[start]

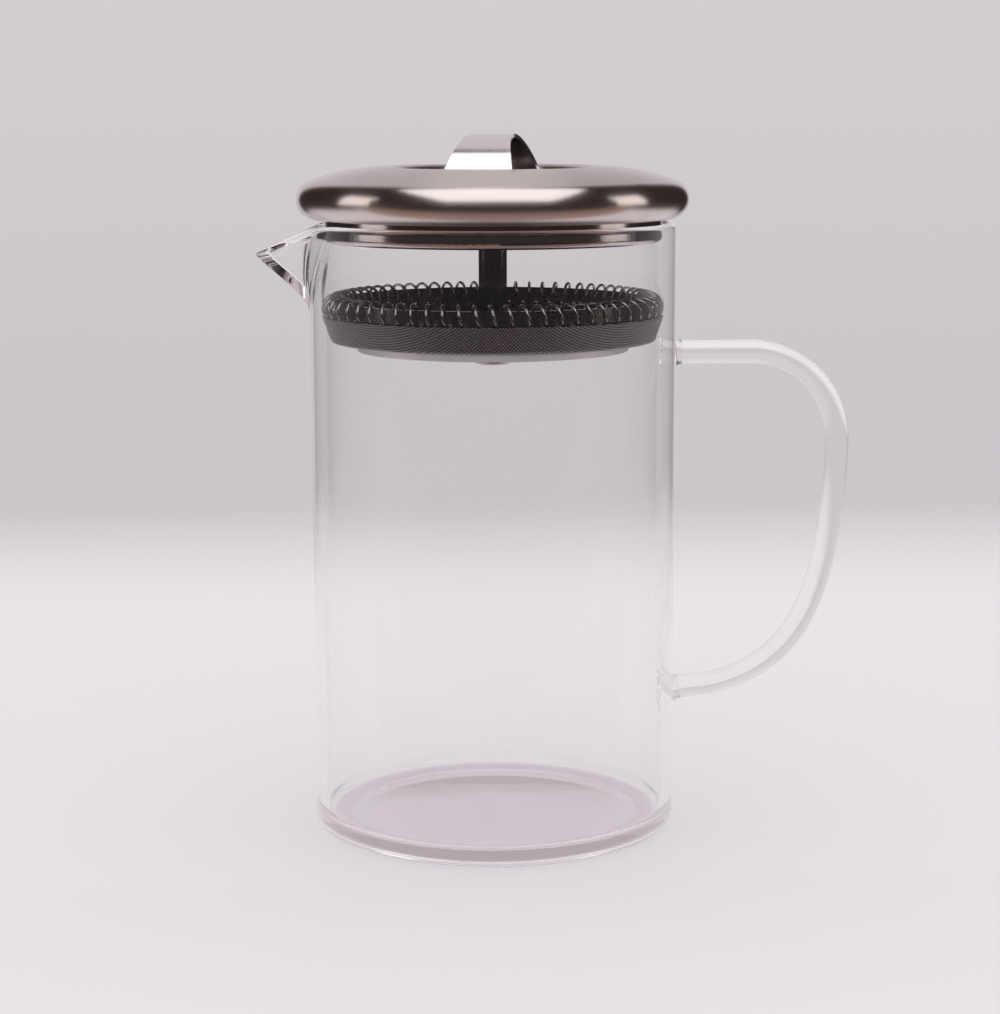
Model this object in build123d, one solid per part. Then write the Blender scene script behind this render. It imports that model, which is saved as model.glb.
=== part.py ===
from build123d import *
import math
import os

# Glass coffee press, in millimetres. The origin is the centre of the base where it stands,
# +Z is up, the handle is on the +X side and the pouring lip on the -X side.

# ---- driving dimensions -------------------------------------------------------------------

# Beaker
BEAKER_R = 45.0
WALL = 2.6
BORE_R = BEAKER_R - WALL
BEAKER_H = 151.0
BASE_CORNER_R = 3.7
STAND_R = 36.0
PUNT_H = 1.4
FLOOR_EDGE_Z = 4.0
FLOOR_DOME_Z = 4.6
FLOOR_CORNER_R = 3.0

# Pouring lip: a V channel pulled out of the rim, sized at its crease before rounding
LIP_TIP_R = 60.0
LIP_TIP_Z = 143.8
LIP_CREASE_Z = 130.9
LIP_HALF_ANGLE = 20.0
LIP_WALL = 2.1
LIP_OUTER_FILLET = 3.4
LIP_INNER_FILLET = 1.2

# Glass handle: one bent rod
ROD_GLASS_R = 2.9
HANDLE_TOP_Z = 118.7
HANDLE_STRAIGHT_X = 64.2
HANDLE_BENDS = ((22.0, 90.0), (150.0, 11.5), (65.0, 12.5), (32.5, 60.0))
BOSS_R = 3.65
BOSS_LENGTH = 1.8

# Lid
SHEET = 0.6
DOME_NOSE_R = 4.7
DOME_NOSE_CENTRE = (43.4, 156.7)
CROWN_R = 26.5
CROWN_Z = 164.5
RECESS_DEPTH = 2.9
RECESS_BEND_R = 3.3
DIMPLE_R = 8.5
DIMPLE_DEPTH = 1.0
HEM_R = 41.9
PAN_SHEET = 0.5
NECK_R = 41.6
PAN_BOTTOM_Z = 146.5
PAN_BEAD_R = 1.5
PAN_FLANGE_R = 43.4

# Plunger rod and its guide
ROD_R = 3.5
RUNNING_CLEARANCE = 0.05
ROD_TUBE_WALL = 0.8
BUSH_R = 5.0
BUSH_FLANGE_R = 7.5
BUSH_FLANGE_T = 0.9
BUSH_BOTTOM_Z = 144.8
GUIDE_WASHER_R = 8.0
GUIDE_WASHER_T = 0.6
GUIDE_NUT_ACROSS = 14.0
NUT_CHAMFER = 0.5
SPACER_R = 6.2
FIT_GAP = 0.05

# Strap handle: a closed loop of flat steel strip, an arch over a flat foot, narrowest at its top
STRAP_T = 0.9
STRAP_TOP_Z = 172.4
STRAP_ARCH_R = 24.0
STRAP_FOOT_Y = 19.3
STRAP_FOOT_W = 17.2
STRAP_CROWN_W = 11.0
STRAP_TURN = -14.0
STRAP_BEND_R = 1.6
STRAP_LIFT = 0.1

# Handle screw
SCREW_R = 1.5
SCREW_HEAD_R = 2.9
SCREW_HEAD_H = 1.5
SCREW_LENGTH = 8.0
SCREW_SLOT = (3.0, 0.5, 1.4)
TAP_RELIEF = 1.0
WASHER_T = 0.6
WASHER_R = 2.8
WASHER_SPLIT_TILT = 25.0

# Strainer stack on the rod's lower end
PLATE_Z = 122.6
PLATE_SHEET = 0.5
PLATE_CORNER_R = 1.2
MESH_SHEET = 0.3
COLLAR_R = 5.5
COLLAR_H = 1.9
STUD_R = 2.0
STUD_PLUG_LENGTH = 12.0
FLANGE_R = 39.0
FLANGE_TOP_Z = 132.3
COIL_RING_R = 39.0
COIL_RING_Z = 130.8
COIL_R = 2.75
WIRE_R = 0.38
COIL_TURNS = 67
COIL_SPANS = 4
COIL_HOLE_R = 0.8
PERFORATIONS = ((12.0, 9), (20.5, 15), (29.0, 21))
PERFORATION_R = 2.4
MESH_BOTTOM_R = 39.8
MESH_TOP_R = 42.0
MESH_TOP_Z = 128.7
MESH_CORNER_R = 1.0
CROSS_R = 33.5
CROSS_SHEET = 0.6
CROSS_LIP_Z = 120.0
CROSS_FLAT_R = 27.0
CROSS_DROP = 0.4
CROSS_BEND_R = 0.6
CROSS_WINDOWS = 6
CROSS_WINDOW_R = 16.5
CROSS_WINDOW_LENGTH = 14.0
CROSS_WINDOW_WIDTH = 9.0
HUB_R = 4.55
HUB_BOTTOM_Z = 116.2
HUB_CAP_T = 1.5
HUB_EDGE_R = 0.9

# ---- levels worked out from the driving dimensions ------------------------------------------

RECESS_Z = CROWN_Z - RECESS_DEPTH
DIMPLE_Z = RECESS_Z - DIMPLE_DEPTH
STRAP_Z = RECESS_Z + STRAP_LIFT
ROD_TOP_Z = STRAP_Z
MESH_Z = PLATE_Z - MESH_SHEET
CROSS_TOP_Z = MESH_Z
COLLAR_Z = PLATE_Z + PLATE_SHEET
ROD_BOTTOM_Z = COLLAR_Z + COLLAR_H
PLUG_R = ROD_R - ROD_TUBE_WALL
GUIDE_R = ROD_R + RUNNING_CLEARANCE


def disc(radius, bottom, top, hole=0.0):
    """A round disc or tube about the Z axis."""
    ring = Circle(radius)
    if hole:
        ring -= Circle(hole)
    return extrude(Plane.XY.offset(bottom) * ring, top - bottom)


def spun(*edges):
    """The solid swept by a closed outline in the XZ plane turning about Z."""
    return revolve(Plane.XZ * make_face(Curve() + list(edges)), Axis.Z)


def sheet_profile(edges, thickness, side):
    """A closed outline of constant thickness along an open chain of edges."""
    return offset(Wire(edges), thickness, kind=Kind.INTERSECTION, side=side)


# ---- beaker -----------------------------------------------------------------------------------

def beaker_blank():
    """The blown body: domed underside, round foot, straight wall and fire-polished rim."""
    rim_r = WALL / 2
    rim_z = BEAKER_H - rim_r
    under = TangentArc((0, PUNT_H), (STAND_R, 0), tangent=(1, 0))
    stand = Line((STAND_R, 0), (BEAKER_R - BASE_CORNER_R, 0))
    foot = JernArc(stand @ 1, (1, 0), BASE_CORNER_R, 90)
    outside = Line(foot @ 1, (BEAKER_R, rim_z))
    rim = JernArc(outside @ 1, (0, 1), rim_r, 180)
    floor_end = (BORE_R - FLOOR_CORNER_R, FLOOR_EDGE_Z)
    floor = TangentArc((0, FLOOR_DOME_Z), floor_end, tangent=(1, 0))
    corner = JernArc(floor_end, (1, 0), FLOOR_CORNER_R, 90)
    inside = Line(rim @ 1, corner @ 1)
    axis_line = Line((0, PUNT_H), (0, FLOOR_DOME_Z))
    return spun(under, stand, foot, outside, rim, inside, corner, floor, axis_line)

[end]

TASK DETAILS = What are the exact lines from the beginning of the material through the line containing "FLOOR_CORNER_R = 3.0"? Write out those lines alone.

EXERCISE OUTPUT =
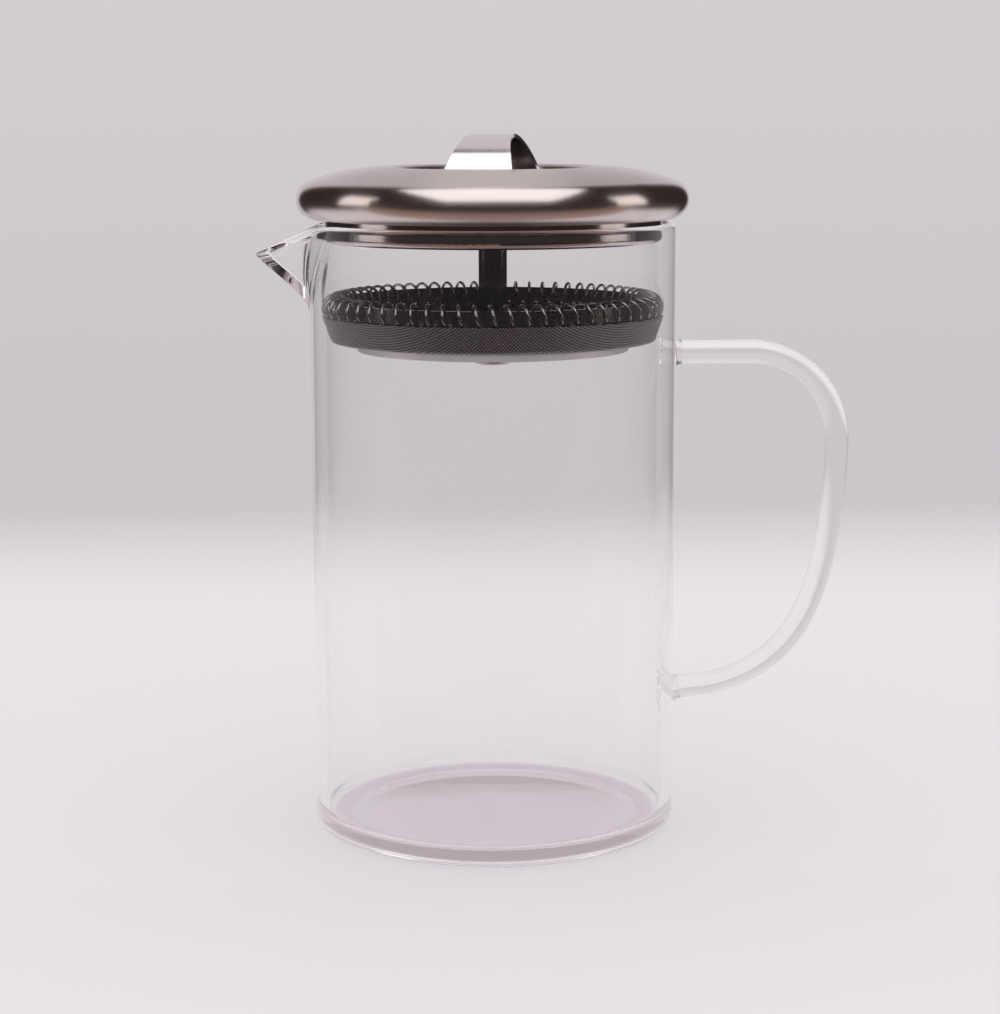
Model this object in build123d, one solid per part. Then write the Blender scene script behind this render. It imports that model, which is saved as model.glb.
=== part.py ===
from build123d import *
import math
import os

# Glass coffee press, in millimetres. The origin is the centre of the base where it stands,
# +Z is up, the handle is on the +X side and the pouring lip on the -X side.

# ---- driving dimensions -------------------------------------------------------------------

# Beaker
BEAKER_R = 45.0
WALL = 2.6
BORE_R = BEAKER_R - WALL
BEAKER_H = 151.0
BASE_CORNER_R = 3.7
STAND_R = 36.0
PUNT_H = 1.4
FLOOR_EDGE_Z = 4.0
FLOOR_DOME_Z = 4.6
FLOOR_CORNER_R = 3.0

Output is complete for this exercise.